The Convention will produce concrete outputs in the form of a final report and recommendations that will:
- Be translated into draft statutes and regulations that could be used or adapted by Goldsmiths to implement the key recommendations of the Convention.
- It will also produce broader social and political benefits. Through the Goldsmiths Convention, there will be increased awareness of what can be done to improve democratic governance at all levels across many institutions.
- It will produce evidence that the considered views of an institutional community can inform decision-making and demonstrate the benefits of deliberative process.
- During the process, the Convention will also learn, develop and educate on its own work and practices, contributing to the growing scholarly understanding of deliberative democracy.
- Finally, the development of this process document and the running of the process itself will enhance understanding of democratic governance in HEIs in the UK and hopefully be used as a model of innovative democratic practice throughout the sector.
Appendix 1: Resourcing the process
To fully commit to and drive this process forward will require one full time Project Officer/Research Associate for 12 months who is experienced in:
- Designing processes in an open and participatory manner
- Democratic methods of governance and can research examples from other HEIs/institutions and draw up the relevant documents in an accessible form.

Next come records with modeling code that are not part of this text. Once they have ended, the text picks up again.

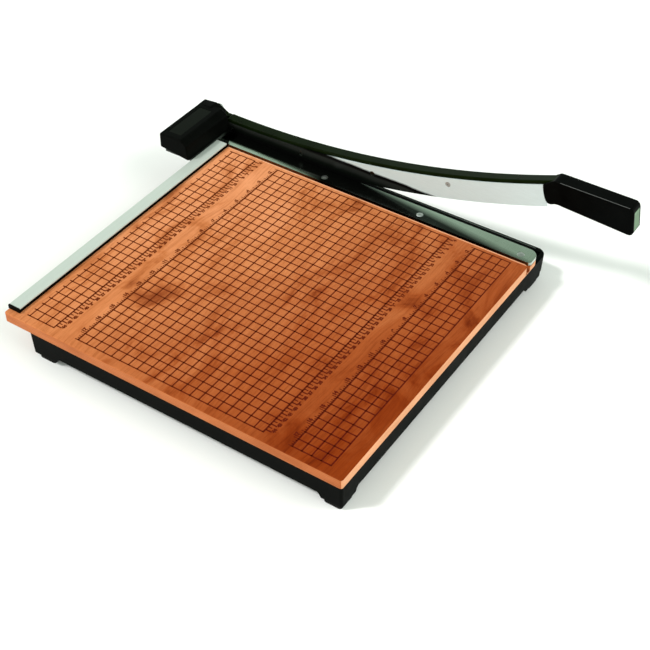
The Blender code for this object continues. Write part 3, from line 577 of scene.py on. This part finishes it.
def stroke(shape, x0, y0, x1, y1, width):
    """A printed straight line as a very thin raised bar."""
    dx, dy = x1 - x0, y1 - y0
    length = math.hypot(dx, dy)
    sx, sy = -dy / length * width / 2, dx / length * width / 2
    corners = [(x0 + sx, y0 + sy), (x0 - sx, y0 - sy), (x1 - sx, y1 - sy), (x1 + sx, y1 + sy)]
    low = [shape.verts.new((x, y, PRINT_LIFT)) for x, y in corners]
    high = [shape.verts.new((x, y, PRINT_LIFT + PRINT_THICK)) for x, y in corners]
    faces = [list(reversed(low)), high]
    faces += [[low[i], low[(i + 1) % 4], high[(i + 1) % 4], high[i]] for i in range(4)]
    for corners in faces:
        shape.faces.new(corners)


def make_grid():
    """The printed squares, and the centimetre and eighth inch ticks inside the two bands."""
    shape = bmesh.new()
    columns = [PRINT_LEFT + SQUARE * i for i in range(SQUARES_ACROSS + 1)]
    edges = [PRINT_REAR] + BAND_EDGES + [PRINT_FRONT]
    stretches = list(zip(edges[0::2], edges[1::2]))
    for rear, front in stretches:
        for x in columns:
            stroke(shape, x, rear, x, front, LINE)
        y = min(rear, -SQUARE)
        while y >= front - 0.001:
            width = LINE * (HEAVY_LINE if y in BAND_EDGES else 1)
            stroke(shape, PRINT_LEFT - LINE / 2, y, PRINT_RIGHT + LINE / 2, y, width)
            y -= SQUARE
    for rear, front in BANDS:
        centimetre = 1 / CM_PER_INCH
        for mark in range(3, 45):
            x = -mark * centimetre
            if PRINT_LEFT < x < PRINT_RIGHT:
                stroke(shape, x, rear, x, rear - CM_TICK, CM_TICK_WIDTH)
                half = x + centimetre / 2
                if half < PRINT_RIGHT:
                    stroke(shape, half, rear, half, rear - HALF_CM_TICK, HALF_CM_TICK_WIDTH)
        for mark in range(12, 141):
            x = -mark / 8
            if PRINT_LEFT <= x <= PRINT_RIGHT:
                tall = EIGHTH_TICKS.get(mark % 8, EIGHTH_TICK)
                stroke(shape, x, front, x, front + tall, EIGHTH_TICK_WIDTH)
    grid = to_object("table_grid", shape)
    finish(grid, "ink", "base", sharp=60)


def make_numerals():
    """Generic inch and centimetre numbers beside the two printed scales."""
    font_objects = []
    for rear, front in BANDS:
        for number in range(2, 18):
            font_objects.append(numeral(str(number), -number + 0.05, front + 0.09, INCH_FIGURE))
        for number in range(4, 45):
            font_objects.append(numeral(str(number), -number / CM_PER_INCH + 0.02, rear - 0.49, CM_FIGURE))
    bpy.context.view_layer.update()
    graph = bpy.context.evaluated_depsgraph_get()
    shape = bmesh.new()
    for text in font_objects:
        mesh = bpy.data.meshes.new_from_object(text.evaluated_get(graph))
        mesh.transform(text.matrix_world)
        shape.from_mesh(mesh)
        bpy.data.objects.remove(text, do_unlink=True)
    bmesh.ops.remove_doubles(shape, verts=shape.verts, dist=1e-6)
    mesh = bpy.data.meshes.new("table_numerals")
    shape.to_mesh(mesh)
    shape.free()
    made = bpy.data.objects.new("table_numerals", mesh)
    link(made)
    finish(made, "ink", "base", sharp=60)


def numeral(text, x, y, size):
    """A number as a thin raised text object, its left foot at a bench place on the table."""
    curve = bpy.data.curves.new("numeral", "FONT")
    curve.body = text
    curve.size = size * INCH
    curve.align_x = "LEFT"
    curve.align_y = "BOTTOM"
    curve.offset = 0.020 * INCH
    curve.extrude = PRINT_THICK / 2 * INCH
    curve.resolution_u = 3
    made = bpy.data.objects.new("numeral", curve)
    made.location = at(x, y, PRINT_LIFT + PRINT_THICK / 2)
    link(made)
    return made


# ---- bed strip and fence

BED_SCREWS = [(-0.63, -5.94), (-0.63, -11.80), (-0.63, -17.62)]


def make_bed_strip():
    left, front, rear = STRIP_LOW.x, STRIP_LOW.y, STRIP_HIGH.y
    outline = rounded_plan(left, 0, front, rear, (0.16, 0.5, 0.03, 0.03))
    strip = prism(outline, along_z, STRIP_LOW.z, 0, 0.008, 2)
    sinks = [screw_seat((x, y, 0), (0, 0, 1), 0.197, 0.107, 0.05, 0.006, 0.060, 0.4) for x, y in BED_SCREWS]
    piece("bed_strip_plate", strip, "strip", "base", ["bed_strip"], sinks)
    for number, (x, y) in enumerate(BED_SCREWS, 1):
        flat_screw(f"bed_screw_{number}", (x, y, 0), (0, 0, 1), 0.185, "base", turn=0.4 + number)


def make_fence():
    """A black base strip with a brushed rule on it, its rear edge lower, and two end caps."""
    left, right = RULE_LOW.x, RULE_HIGH.x
    base_top = inches("fence_base")[1].z
    profile = [(0.0, GAP), (0.0, base_top - 0.01), (0.01, base_top), (0.69, base_top), (0.69, GAP)]
    piece("fence_body", prism(profile, along_x, left, right, 0.006, 2), "plastic", "base", ["fence_base"])
    top = RULE_HIGH.z
    low = base_top + GAP * 0.2
    rule = [(0.018, low), (0.018, top - 0.030), (0.024, top - 0.012), (0.040, top), (0.652, top),
            (0.672, top - 0.008), (0.684, top - 0.026), (0.688, low)]
    piece("fence_plate", prism(rule, along_x, left + 0.002, right - 0.002, 0.004, 2), "aluminium", "base",
          ["fence_rule"])
    for side in ("left", "right"):
        low, high = inches(f"fence_cap_{side}")
        outline = rounded_plan(low.y, high.y, low.z, high.z, (0.015, 0.015, 0.07, 0.04), 6)
        piece(f"fence_end_{side}", prism(outline, along_x, low.x, high.x, 0.014, 3), "plastic", "base",
              [f"fence_cap_{side}"])
    for number, x in enumerate((-16.6, -9.4, -2.4), 1):
        pan_screw(f"fence_screw_{number}", (x, 0.35, TABLE_LOW.z + 0.13), (0, 0, -1), 0.14, "base", turn=number)


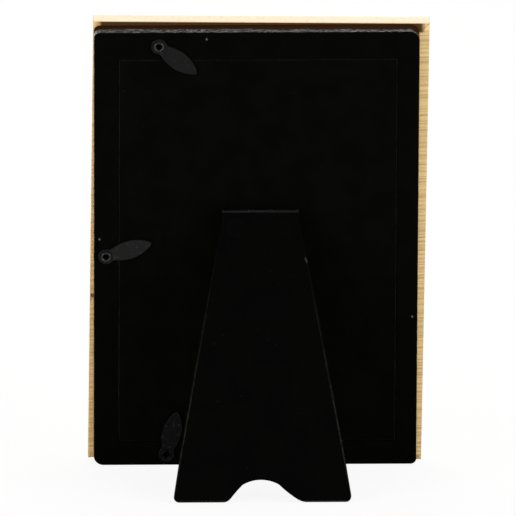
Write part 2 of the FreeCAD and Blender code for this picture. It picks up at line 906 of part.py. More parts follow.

- Organising deliberative and democratic discussion spaces, inclusive recruitment practices for participants, and group facilitation.
The Project officer/RA should report to and work with an agreed member of the Goldsmiths community who will support and direct them throughout.
Depending on what process is agreed other costs may extend to: transcription of convention meetings; payment for participation if meetings take place outside of a person’s normal working hours; travel costs for meeting attendance; design and publication of final report.